MONEYBALL directed by Bennett Miller (2011)

“By my calculations, we’ll win the match and you’ll win an Oscar”

As an Englishman, I imagine that watching Brad Pitt in a movie about baseball is similar to an American watching Colin Firth in a film about cricket.

Personally, I’m not a great cricket lover although I know the rules and I can understand how people get passionate about the game.

Of baseball I know next to nothing and, above all, I can’t quite understand why it generates such excitement in the U.S. This is a major handicap when it comes to enjoying a film like Moneyball.

Rene Rodriguez in his Miami Herald review assures us that “If you hate baseball, you will still love this movie” , a view presumably based on the fact that most of the story takes place away from the actual games. It didn’t work for me. I don’t hate baseball, I just don’t have strong views one way or another, and this also more or less sums up my feelings about Moneyball.

Pitt plays Billy Beane, the general manager of the Oakland A’s. He is a tobacco chewing (and spitting) man’s man with a plan. This entails adopting a risky ‘adapt or die’ strategy of rebuilding his team by buying players whose price tag is low but whose cumulative potential to make a match winning team is high.

“I can’t put my finger on it, but something’s missing!”

This is based on the notion that computer data can give a more reliable winning formula than human instinct. Beane’s own experience as a player colours his judgement here as he  was tipped for stardom but failed to fulfil his potential – “many are called but few are chosen” he says about the X-factor that separates the winners from the losers.

Billy  is helped in his statistical gamble by the nerdy Peter Brand (Jonah Hill), a Yale graduate in economics and  more of a whizz at spread sheets than competitive sports. The movie is based on a true story but Brand is the one character not based on a real person. The nearest equivalent to him  in real life is Paul DePodesta who refused to allow his name to be used in the film. His snub probably works to the movie’s advantage as the contrast between the confident and ambitious Beane and the introverted Brand is the best thing about the film.

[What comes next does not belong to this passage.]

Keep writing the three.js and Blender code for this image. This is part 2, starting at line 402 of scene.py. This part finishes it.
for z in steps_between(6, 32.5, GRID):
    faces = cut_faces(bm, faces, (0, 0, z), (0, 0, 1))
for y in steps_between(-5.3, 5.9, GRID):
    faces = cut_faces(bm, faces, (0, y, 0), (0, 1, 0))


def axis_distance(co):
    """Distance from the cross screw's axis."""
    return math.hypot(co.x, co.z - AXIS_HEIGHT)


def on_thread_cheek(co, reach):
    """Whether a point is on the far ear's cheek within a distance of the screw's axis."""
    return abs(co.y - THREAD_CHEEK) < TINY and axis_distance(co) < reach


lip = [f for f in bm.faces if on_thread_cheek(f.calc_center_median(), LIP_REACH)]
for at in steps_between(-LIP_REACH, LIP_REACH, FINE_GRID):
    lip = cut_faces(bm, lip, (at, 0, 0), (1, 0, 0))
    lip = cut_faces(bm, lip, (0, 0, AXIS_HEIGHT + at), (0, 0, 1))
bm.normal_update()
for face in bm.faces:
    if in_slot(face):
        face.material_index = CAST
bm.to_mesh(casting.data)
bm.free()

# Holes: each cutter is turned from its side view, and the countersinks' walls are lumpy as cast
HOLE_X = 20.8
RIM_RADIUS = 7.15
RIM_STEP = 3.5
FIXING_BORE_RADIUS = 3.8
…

This is a charismatic, but not a particularly glamorous role for Pitt who wisely realises that interesting parts require more than trading on good looks. His decision to produce the film was itself a gamble as not everyone was convinced that the best selling book Moneyball: The Art of Winning an Unfair Game by Michael Lewis had movie potential.

In an interview with the Daily Telegraph , Pitt explained what he saw in the story that made him determined to get the project off the ground: “It’s about how we value things: how we value each other, how we value ourselves and how we decide who’s a winner based on those values. The film questions the very idea of how to define success. The players these guys hired thought of themselves as failures and suddenly they were given the opportunity to play, proved worthy and changed the game.”

The screenplay is by Steven Zaillian, who won an Oscar for Schindler’s List, and Aaron Sorkin, who won for The Social Network. It is directed by Bennett Miller who made the excellent ‘Capote’. On paper this looks like a winning team but I found the movie lacking in any real momentum. At over two hours, it is also unnecessarily long. Being stretched out like this only means that we get to hear an irritatingly cutesy song by Beale’s 11-year daughter two times and allows space for wholly superfluous scene with his ex-wife.

The universal acclaim from American critics signifies that this movie touches a chord with baseball enthusiasts but  those, like me, who are not in love with the game will wonder what all the fuss is about.

Ah, but it’s a metaphor, you may argue – but for what?, I might ask.

I’m not convinced by some who claim  that Billy Beale’s radical plan for his team has been embraced as an entirely new way of running a business.  I think that you can draw parallels between big-studio movie economics and Major League Baseball but the financial free-fall of recent years doesn’t show that American companies have been striving to do more with less. On the contrary, it shows that American businesses are unwilling and unable to  think outside the box to challenge  the capitalist convention that money buys success.

Moneyball is a serious movie about baseball, not business, and my gut reaction (i.e. not based on any computer data) is that this particular field of dreams won’t extend far beyond the borders of the U.S. of A.